#### Provided material:
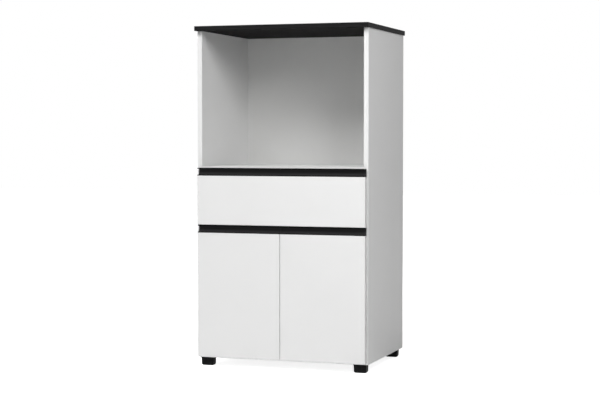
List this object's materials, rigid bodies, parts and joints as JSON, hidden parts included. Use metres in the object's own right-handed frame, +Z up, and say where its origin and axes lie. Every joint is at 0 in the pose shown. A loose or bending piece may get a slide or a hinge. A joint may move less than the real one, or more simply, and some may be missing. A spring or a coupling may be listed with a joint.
{
  "type": "kitchen base cabinet",
  "caption": "White kitchen cabinet with an open niche over a drawer and a pair of hinged doors, black top board, black grip profiles and black feet.",
  "frame": {"origin": "on the floor under the middle of the whole cabinet", "axes": "+Z up, +Y towards the back, +X to the right as seen from the front"},
  "size_m": [0.578, 0.4384, 1.0895],
  "materials": {
    "black_board": "black decor foil on particle board, satin",
    "white_board": "white melamine on particle board, fine satin texture",
    "back_sheet": "painted hardboard, matte",
    "black_plastic": "fine grained moulded plastic",
    "cover_plastic": "white moulded caps",
    "rail_paint": "powder coated sheet steel",
    "roller_nylon": "moulded nylon",
    "hinge_nickel": "nickel plated",
    "cam_zinc": "die cast zinc",
    "screw_steel": "zinc plated",
    "dowel_wood": "fluted beech, raw",
    "bumper_rubber": "soft clear polyurethane"
  },
  "bodies": {
    "cabinet": {"back_nails": "screw_steel", "back_panel_lower": "back_sheet", "back_panel_upper": "back_sheet", "bottom_panel": "white_board", "cam_bolts": "screw_steel", "cam_covers": "cover_plastic", "cam_locks": "cam_zinc", "divider_shelf": "white_board", "dowels": "dowel_wood", "foot_front_left": "black_plastic", "foot_front_right": "black_plastic", "foot_rear_left": "black_plastic", "foot_rear_right": "black_plastic", "foot_screws": "screw_steel", "hinge_arm_pins": "hinge_nickel", "hinge_arm_screws": "hinge_nickel", "hinge_arms": "hinge_nickel", "hinge_plate_screws": "hinge_nickel", "hinge_plates": "hinge_nickel", "inner_shelf": "white_board", "niche_shelf": "white_board", "shelf_supports": "screw_steel", "side_panel_left": "white_board", "side_panel_right": "white_board", "slide_rail_left": "rail_paint", "slide_rail_right": "rail_paint", "slide_rail_screws": "screw_steel", "top_panel": "black_board"},
    "inner_links_left": {"hinge_inner_links_left": "hinge_nickel"},
    "outer_links_left": {"hinge_outer_links_left": "hinge_nickel"},
    "door_left": {"door_left": "white_board", "door_handle_left": "black_plastic", "door_bumpers_left": "bumper_rubber", "hinge_cups_left": "hinge_nickel", "hinge_cup_pins_left": "hinge_nickel", "hinge_cup_screws_left": "hinge_nickel"},
    "front_roller_left": {"front_roller_left": "roller_nylon"},
    "rear_roller_left": {"rear_roller_left": "roller_nylon"},
    "inner_links_right": {"hinge_inner_links_right": "hinge_nickel"},
    "outer_links_right": {"hinge_outer_links_right": "hinge_nickel"},
    "door_right": {"door_right": "white_board", "door_handle_right": "black_plastic", "door_bumpers_right": "bumper_rubber", "hinge_cups_right": "hinge_nickel", "hinge_cup_pins_right": "hinge_nickel", "hinge_cup_screws_right": "hinge_nickel"},
    "front_roller_right": {"front_roller_right": "roller_nylon"},
    "rear_roller_right": {"rear_roller_right": "roller_nylon"},
    "drawer": {"drawer_back": "white_board", "drawer_back_screws": "screw_steel", "drawer_bottom": "back_sheet", "drawer_cam_bolts": "screw_steel", "drawer_cam_locks": "cam_zinc", "drawer_front": "white_board", "drawer_handle": "black_plastic", "drawer_runner_left": "rail_paint", "drawer_runner_right": "rail_paint", "drawer_runner_screws": "screw_steel", "drawer_side_left": "white_board", "drawer_side_right": "white_board"}
  },
  "joints": [
    {"name": "drawer_slide", "type": "slide", "parent": "cabinet", "child": "drawer", "axis": [0, -1, 0], "range_m": [0, 0.26]},
    {"name": "front_roller_spin_left", "type": "hinge", "parent": "cabinet", "child": "front_roller_left", "pos_m": [-0.2631, -0.18275, 0.4745], "axis": [1, 0, 0], "range_deg": [0, 1300]},
    {"name": "rear_roller_spin_left", "type": "hinge", "parent": "drawer", "child": "rear_roller_left", "pos_m": [-0.2631, 0.13325, 0.4745], "axis": [1, 0, 0], "range_deg": [0, 1300]},
    {"name": "inner_link_hinge_left", "type": "hinge", "parent": "cabinet", "child": "inner_links_left", "pos_m": [-0.244, -0.19695, 0.231], "axis": [0, 0, -1], "range_deg": [-25.9, 0]},
    {"name": "door_hinge_left", "type": "hinge", "parent": "inner_links_left", "child": "door_left", "pos_m": [-0.27, -0.20505, 0.231], "axis": [0, 0, -1], "range_deg": [0, 120.8]},
    {"name": "outer_link_hinge_left", "type": "hinge", "parent": "cabinet", "child": "outer_links_left", "pos_m": [-0.254, -0.20925, 0.231], "axis": [0, 0, -1], "range_deg": [-25.1, 0]},
    {"name": "front_roller_spin_right", "type": "hinge", "parent": "cabinet", "child": "front_roller_right", "pos_m": [0.2631, -0.18275, 0.4745], "axis": [1, 0, 0], "range_deg": [0, 1300]},
    {"name": "rear_roller_spin_right", "type": "hinge", "parent": "drawer", "child": "rear_roller_right", "pos_m": [0.2631, 0.13325, 0.4745], "axis": [1, 0, 0], "range_deg": [0, 1300]},
    {"name": "inner_link_hinge_right", "type": "hinge", "parent": "cabinet", "child": "inner_links_right", "pos_m": [0.244, -0.19695, 0.231], "axis": [0, 0, 1], "range_deg": [-25.9, 0]},
    {"name": "door_hinge_right", "type": "hinge", "parent": "inner_links_right", "child": "door_right", "pos_m": [0.27, -0.20505, 0.231], "axis": [0, 0, 1], "range_deg": [0, 120.8]},
    {"name": "outer_link_hinge_right", "type": "hinge", "parent": "cabinet", "child": "outer_links_right", "pos_m": [0.254, -0.20925, 0.231], "axis": [0, 0, 1], "range_deg": [-25.1, 0]}
  ],
  "couplings": [
    {"joint": "front_roller_spin_left", "follows": "drawer_slide", "rad_per_m": 86.957},
    {"joint": "rear_roller_spin_left", "follows": "drawer_slide", "rad_per_m": 86.957},
    {"joint": "inner_link_hinge_left", "follows": "door_hinge_left", "ratio": -0.21358},
    {"joint": "outer_link_hinge_left", "follows": "door_hinge_left", "ratio": -0.20695},
    {"joint": "front_roller_spin_right", "follows": "drawer_slide", "rad_per_m": 86.957},
    {"joint": "rear_roller_spin_right", "follows": "drawer_slide", "rad_per_m": 86.957},
    {"joint": "inner_link_hinge_right", "follows": "door_hinge_right", "ratio": -0.21358},
    {"joint": "outer_link_hinge_right", "follows": "door_hinge_right", "ratio": -0.20695}
  ]
}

#### Stated problem:
Your task is to repeat the data exactly, with nothing left out.

#### Solution to the problem:
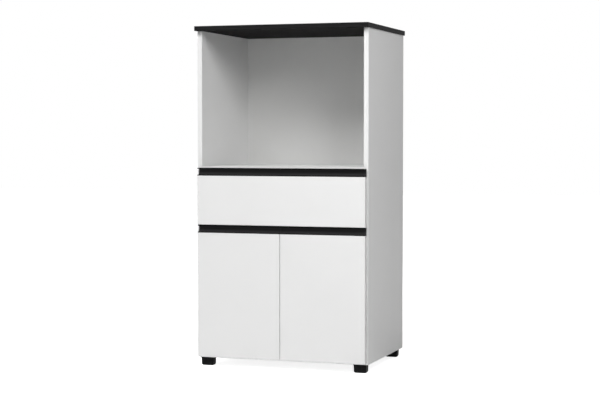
List this object's materials, rigid bodies, parts and joints as JSON, hidden parts included. Use metres in the object's own right-handed frame, +Z up, and say where its origin and axes lie. Every joint is at 0 in the pose shown. A loose or bending piece may get a slide or a hinge. A joint may move less than the real one, or more simply, and some may be missing. A spring or a coupling may be listed with a joint.
{
  "type": "kitchen base cabinet",
  "caption": "White kitchen cabinet with an open niche over a drawer and a pair of hinged doors, black top board, black grip profiles and black feet.",
  "frame": {"origin": "on the floor under the middle of the whole cabinet", "axes": "+Z up, +Y towards the back, +X to the right as seen from the front"},
  "size_m": [0.578, 0.4384, 1.0895],
  "materials": {
    "black_board": "black decor foil on particle board, satin",
    "white_board": "white melamine on particle board, fine satin texture",
    "back_sheet": "painted hardboard, matte",
    "black_plastic": "fine grained moulded plastic",
    "cover_plastic": "white moulded caps",
    "rail_paint": "powder coated sheet steel",
    "roller_nylon": "moulded nylon",
    "hinge_nickel": "nickel plated",
    "cam_zinc": "die cast zinc",
    "screw_steel": "zinc plated",
    "dowel_wood": "fluted beech, raw",
    "bumper_rubber": "soft clear polyurethane"
  },
  "bodies": {
    "cabinet": {"back_nails": "screw_steel", "back_panel_lower": "back_sheet", "back_panel_upper": "back_sheet", "bottom_panel": "white_board", "cam_bolts": "screw_steel", "cam_covers": "cover_plastic", "cam_locks": "cam_zinc", "divider_shelf": "white_board", "dowels": "dowel_wood", "foot_front_left": "black_plastic", "foot_front_right": "black_plastic", "foot_rear_left": "black_plastic", "foot_rear_right": "black_plastic", "foot_screws": "screw_steel", "hinge_arm_pins": "hinge_nickel", "hinge_arm_screws": "hinge_nickel", "hinge_arms": "hinge_nickel", "hinge_plate_screws": "hinge_nickel", "hinge_plates": "hinge_nickel", "inner_shelf": "white_board", "niche_shelf": "white_board", "shelf_supports": "screw_steel", "side_panel_left": "white_board", "side_panel_right": "white_board", "slide_rail_left": "rail_paint", "slide_rail_right": "rail_paint", "slide_rail_screws": "screw_steel", "top_panel": "black_board"},
    "inner_links_left": {"hinge_inner_links_left": "hinge_nickel"},
    "outer_links_left": {"hinge_outer_links_left": "hinge_nickel"},
    "door_left": {"door_left": "white_board", "door_handle_left": "black_plastic", "door_bumpers_left": "bumper_rubber", "hinge_cups_left": "hinge_nickel", "hinge_cup_pins_left": "hinge_nickel", "hinge_cup_screws_left": "hinge_nickel"},
    "front_roller_left": {"front_roller_left": "roller_nylon"},
    "rear_roller_left": {"rear_roller_left": "roller_nylon"},
    "inner_links_right": {"hinge_inner_links_right": "hinge_nickel"},
    "outer_links_right": {"hinge_outer_links_right": "hinge_nickel"},
    "door_right": {"door_right": "white_board", "door_handle_right": "black_plastic", "door_bumpers_right": "bumper_rubber", "hinge_cups_right": "hinge_nickel", "hinge_cup_pins_right": "hinge_nickel", "hinge_cup_screws_right": "hinge_nickel"},
    "front_roller_right": {"front_roller_right": "roller_nylon"},
    "rear_roller_right": {"rear_roller_right": "roller_nylon"},
    "drawer": {"drawer_back": "white_board", "drawer_back_screws": "screw_steel", "drawer_bottom": "back_sheet", "drawer_cam_bolts": "screw_steel", "drawer_cam_locks": "cam_zinc", "drawer_front": "white_board", "drawer_handle": "black_plastic", "drawer_runner_left": "rail_paint", "drawer_runner_right": "rail_paint", "drawer_runner_screws": "screw_steel", "drawer_side_left": "white_board", "drawer_side_right": "white_board"}
  },
  "joints": [
    {"name": "drawer_slide", "type": "slide", "parent": "cabinet", "child": "drawer", "axis": [0, -1, 0], "range_m": [0, 0.26]},
    {"name": "front_roller_spin_left", "type": "hinge", "parent": "cabinet", "child": "front_roller_left", "pos_m": [-0.2631, -0.18275, 0.4745], "axis": [1, 0, 0], "range_deg": [0, 1300]},
    {"name": "rear_roller_spin_left", "type": "hinge", "parent": "drawer", "child": "rear_roller_left", "pos_m": [-0.2631, 0.13325, 0.4745], "axis": [1, 0, 0], "range_deg": [0, 1300]},
    {"name": "inner_link_hinge_left", "type": "hinge", "parent": "cabinet", "child": "inner_links_left", "pos_m": [-0.244, -0.19695, 0.231], "axis": [0, 0, -1], "range_deg": [-25.9, 0]},
    {"name": "door_hinge_left", "type": "hinge", "parent": "inner_links_left", "child": "door_left", "pos_m": [-0.27, -0.20505, 0.231], "axis": [0, 0, -1], "range_deg": [0, 120.8]},
    {"name": "outer_link_hinge_left", "type": "hinge", "parent": "cabinet", "child": "outer_links_left", "pos_m": [-0.254, -0.20925, 0.231], "axis": [0, 0, -1], "range_deg": [-25.1, 0]},
    {"name": "front_roller_spin_right", "type": "hinge", "parent": "cabinet", "child": "front_roller_right", "pos_m": [0.2631, -0.18275, 0.4745], "axis": [1, 0, 0], "range_deg": [0, 1300]},
    {"name": "rear_roller_spin_right", "type": "hinge", "parent": "drawer", "child": "rear_roller_right", "pos_m": [0.2631, 0.13325, 0.4745], "axis": [1, 0, 0], "range_deg": [0, 1300]},
    {"name": "inner_link_hinge_right", "type": "hinge", "parent": "cabinet", "child": "inner_links_right", "pos_m": [0.244, -0.19695, 0.231], "axis": [0, 0, 1], "range_deg": [-25.9, 0]},
    {"name": "door_hinge_right", "type": "hinge", "parent": "inner_links_right", "child": "door_right", "pos_m": [0.27, -0.20505, 0.231], "axis": [0, 0, 1], "range_deg": [0, 120.8]},
    {"name": "outer_link_hinge_right", "type": "hinge", "parent": "cabinet", "child": "outer_links_right", "pos_m": [0.254, -0.20925, 0.231], "axis": [0, 0, 1], "range_deg": [-25.1, 0]}
  ],
  "couplings": [
    {"joint": "front_roller_spin_left", "follows": "drawer_slide", "rad_per_m": 86.957},
    {"joint": "rear_roller_spin_left", "follows": "drawer_slide", "rad_per_m": 86.957},
    {"joint": "inner_link_hinge_left", "follows": "door_hinge_left", "ratio": -0.21358},
    {"joint": "outer_link_hinge_left", "follows": "door_hinge_left", "ratio": -0.20695},
    {"joint": "front_roller_spin_right", "follows": "drawer_slide", "rad_per_m": 86.957},
    {"joint": "rear_roller_spin_right", "follows": "drawer_slide", "rad_per_m": 86.957},
    {"joint": "inner_link_hinge_right", "follows": "door_hinge_right", "ratio": -0.21358},
    {"joint": "outer_link_hinge_right", "follows": "door_hinge_right", "ratio": -0.20695}
  ]
}